2. Sample Sizes and Data Provenance:

• Test Set Sample Size: Not specified. The phrase "evaluation with cadaveric specimens" is used, implying multiple specimens, but the exact number is not given.
• Data Provenance: The cadaveric specimens imply real anatomical data. The company is based in France ("6 Allée de Bethléem 38610 Gières France"), so it's reasonable to assume the studies were conducted there or in collaboration with institutions in other countries, but the specific country of origin for the cadaveric data is not stated. The studies were likely performed retrospectively on collected cadaveric data, not prospectively in a clinical setting.

3. Number and Qualifications of Experts:

• Number of experts: Not specified.
• Qualifications of experts: Not specified. The testing involves "surgeons" in a simulated use context, but their experience or specific role in establishing ground truth is not detailed.

4. Adjudication Method:

• Not specified. Given the nature of the "system accuracy verification" tests, it's more likely that the "ground truth" was established through physical measurements on the cadaveric specimens and/or comparison to the source CT data, rather than through expert image review adjudication.

5. MRMC Comparative Effectiveness Study:

• No specific MRMC comparative effectiveness study is mentioned in the provided text. The testing described focuses on system accuracy and validation, not on how human readers/surgeons improve with the AI vs. without AI assistance. This device is a navigation system aiding a surgeon during a procedure, not primarily an AI algorithm for diagnostic image interpretation.

6. Standalone Performance (Algorithm Only):

• No specific standalone performance study is explicitly described in terms of an algorithm working without human interaction for a diagnostic or predictive task. The mentioned "System accuracy verification via comparison of system outputs to CT-scan data" relates to the device's ability to display information accurately based on CT data, which is a component of its overall function, but not typically reported as a "standalone algorithm" performance in the context of diagnostic AI. The device is intended for human-in-the-loop use (surgeon guidance).

7. Type of Ground Truth Used:

• For the "System accuracy verification via comparison of system outputs to CT-scan data collected during simulated use via evaluation with cadaveric specimens," the ground truth was likely established by:
  • High-resolution CT-scan data: Used as the reference for anatomical structures.
  • Physical measurements/known geometries: For bench testing and potentially for certain structures on the cadaveric specimens.
  • Simulated surgical outcomes: Comparing the system's guidance to a desired anatomical alignment.
  • It is not expert consensus, pathology, or outcomes data in the usual sense for a diagnostic AI.

8. Sample Size for Training Set:

• Not specified.

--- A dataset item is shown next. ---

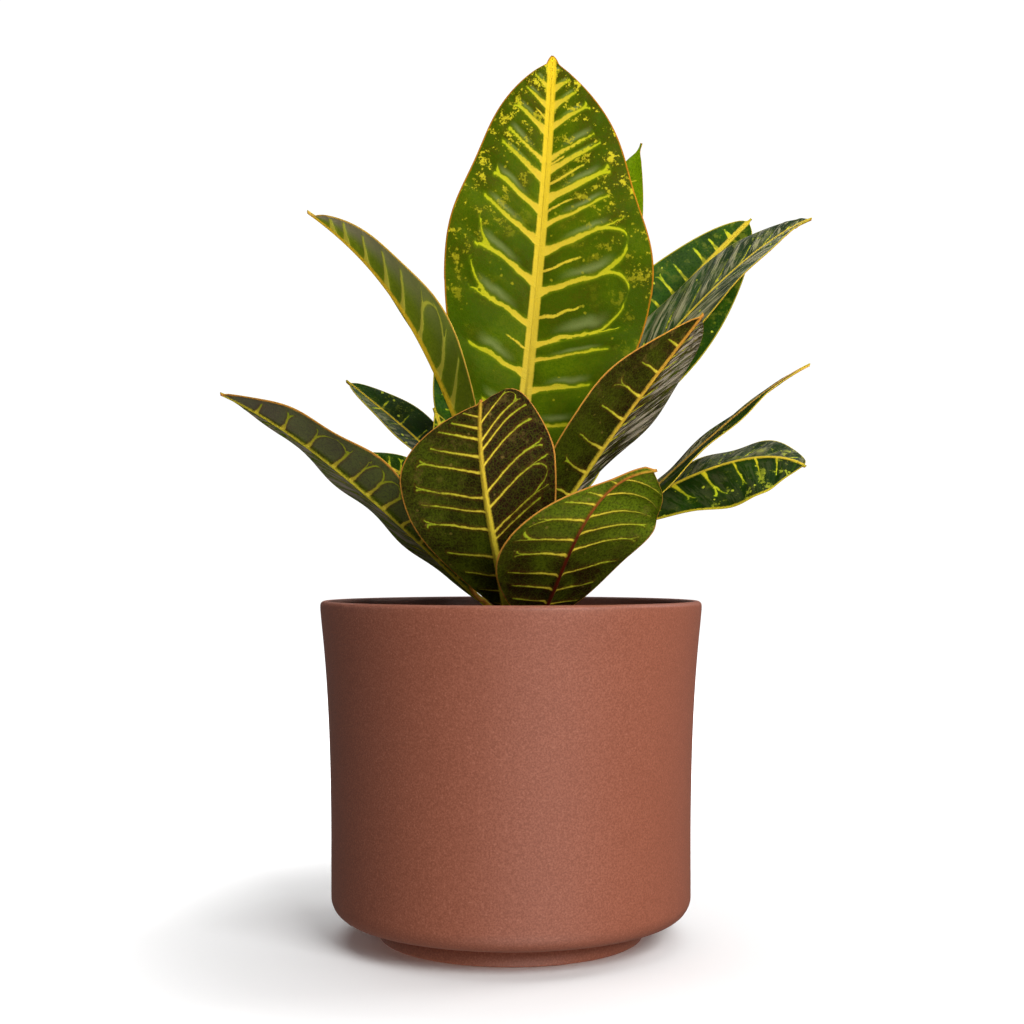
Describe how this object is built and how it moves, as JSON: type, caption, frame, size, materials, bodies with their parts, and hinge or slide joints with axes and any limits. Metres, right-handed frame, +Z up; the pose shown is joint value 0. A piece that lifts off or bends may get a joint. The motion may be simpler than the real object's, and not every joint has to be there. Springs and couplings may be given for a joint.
{
  "type": "potted croton",
  "caption": "Leafy croton house plant with broad yellow-veined leaves on a short stem, in a matt terracotta cover pot filled with soil.",
  "frame": {"origin": "centre of the pot's foot, on the surface that it stands on", "axes": "+Z up along the pot; the pictured side faces -Y, with +X to its right"},
  "size_m": [0.2204, 0.1782, 0.3331],
  "materials": {
    "pot": "matt terracotta brown",
    "soil": "peat and coir, crumbly",
    "stem": "green-brown young bark",
    "leaf_bright": "glossy bright green with yellow veins",
    "leaf_dark": "glossy dark green with yellow veins",
    "leaf_brown": "satin brown-green underside with yellow veins",
    "leaf_olive": "satin olive underside with yellow veins"
  },
  "bodies": {
    "root": {"pot": "pot", "soil": "soil", "stem": "stem", "leaf_top": "leaf_bright", "leaf_behind_top": "leaf_bright", "leaf_upper_right": "leaf_dark", "leaf_upper_right_outer": "leaf_dark", "leaf_front_of_right": "leaf_brown", "leaf_right_narrow": "leaf_olive", "leaf_right_low": "leaf_dark", "leaf_upper_left": "leaf_olive", "leaf_left_small": "leaf_dark", "leaf_left_long": "leaf_brown", "leaf_front_left": "leaf_brown", "leaf_front_right": "leaf_brown", "leaf_left_inner": "leaf_dark", "leaf_left_young": "leaf_dark", "leaf_left_hidden": "leaf_dark", "leaf_rear_high": "leaf_bright", "leaf_rear_middle": "leaf_dark", "leaf_rear_left": "leaf_dark", "leaf_rear_right": "leaf_dark"}
  },
  "joints": []
}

The document does not describe the specific development of an AI algorithm with a training set. The device is a "stereotaxic navigation system" and "preoperative planning tool," which suggests a more traditional software engineering approach (rules-based, image processing, 3D reconstruction) rather than a deep learning model requiring vast training datasets and associated ground truth.

9. How Ground Truth for Training Set was Established:

• Not applicable / not specified. As above, the text doesn't describe a machine learning model that would require a "training set" with established ground truth in the typical AI sense. The "ground truth" here refers to the accuracy of the system's displayed information relative to real anatomy or CT data.